How can we harm our children by protecting them from pain? Well, it is through the experience of pain that we learn resilience, patience and perseverance. It is through painful situations that we often grow because we are pushed to take a self-check, to evaluate our situation, to learn and move forward. Maybe the key is not to spend most of our time and energy preventing our kids from making mistakes, but rather create a relationship of trust so when they make mistakes, when life gets tough, they know they can get through it by their own strength, and/or get our support if they need it to gain the strength to stand up on their own feet again.

Don’t misunderstand me, I do want my son to make choices that allow him to live a happy and meaningful life, and I do say my opinion whenever he is about to make a choice, but I also try very hard to remind myself to let go of the need to control him. I have to accept that he needs to make his own choices and deal with the consequences. I just hope that the day he makes a mistake or a choice that brings pain to his life, we will be able to support him in a way that helps him reflect, grow and move on.

I see it as a teacher too. I am thankful that I teach in times where we have a lot of focus on students’ social and emotional well-being, but I also feel that sometimes we feel obliged to micro-mange them to avoid emotional distress. If football games during playtime get too rough, we ban them. Parents contact us often when their child has had a conflict with another child often with the expectation that we will ‘fix it’ without the kids being involved to ‘avoid the distress’ caused by heaving to deal with the situation.

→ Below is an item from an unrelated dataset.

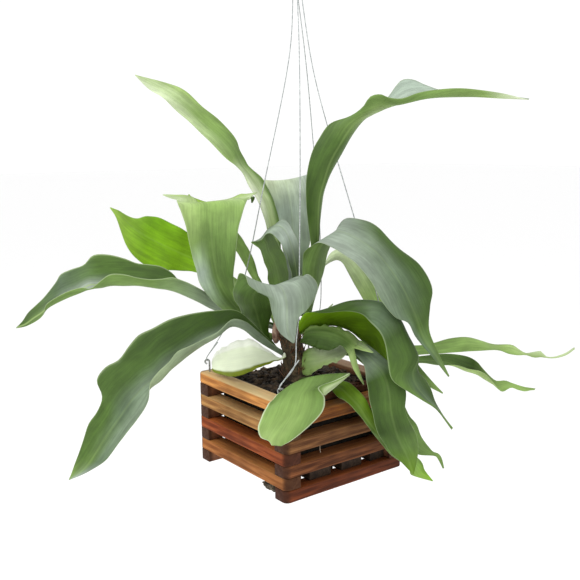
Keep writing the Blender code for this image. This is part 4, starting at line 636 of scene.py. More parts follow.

Although I understand the intentions behind this kind of expectations, I think that kids need to experience all sorts of emotions and learn how to deal with them. Both their own emotions and other people’s emotions. Maybe instead of banning the football game, we can have the necessary conversations – over and over again – to help them reflect on what went right and what went wrong, and more importantly, how they can do better next time. We help the students better by creating the space for them to talk and find common ground, and understand how they feel and how their peers feel. Maybe sometimes kids need to find their own solutions without adult involvement.

If you’ve been around for more than twenty years, you would agree that in life, we go through phases, some phases are more painful than others, but often, the most painful ones bring also a lot of growth. I teach students between 13 and 16 years old, and many changes happen during those years. Some teenagers go through tough periods trying to figure out who they are and what they want. It is painful for them, and often even more for their parents. The parents that suffer the most are those who try very hard to steer their children into a specific direction believing that that is the right direction. Or being overly worried about their child’s confusion. What I often observe from the outside is that the kids that have been raised with a set of clear values, that have parents that are present and available, manage to go through and beyond phases of confusion and pain and grow from them. It requires patience, resilience and perseverance from both themselves and their parents.

Reflecting about this, I have made myself some mental guidelines as a mum and as a teacher that I try to follow:

  • Walk the talk. Live my life as much in line as possible with what I believe in. Accept my mistakes and grow from them. Reflect with my children about them. I don’t need to pretend that I am perfect, or devoid from emotion.
  • Be mindful of how I react when my children make a mistake. Try to show understanding and be open for discussion instead of being judgemental.
  • When appropriate, share my views or opinion on something, explain why I think like I do, but make it clear that the choice is theirs (and hope for the best).
  • Remember that each one of my kids is an individual with their own path to walk. Be supportive, be present, but not controlling.
  • Help them go through difficult emotions. Explore and accept the pain to then let go and learn from it.
  • Keep learning together with my kids how to better support them in their own path. After all, parenting is all about learning by doing.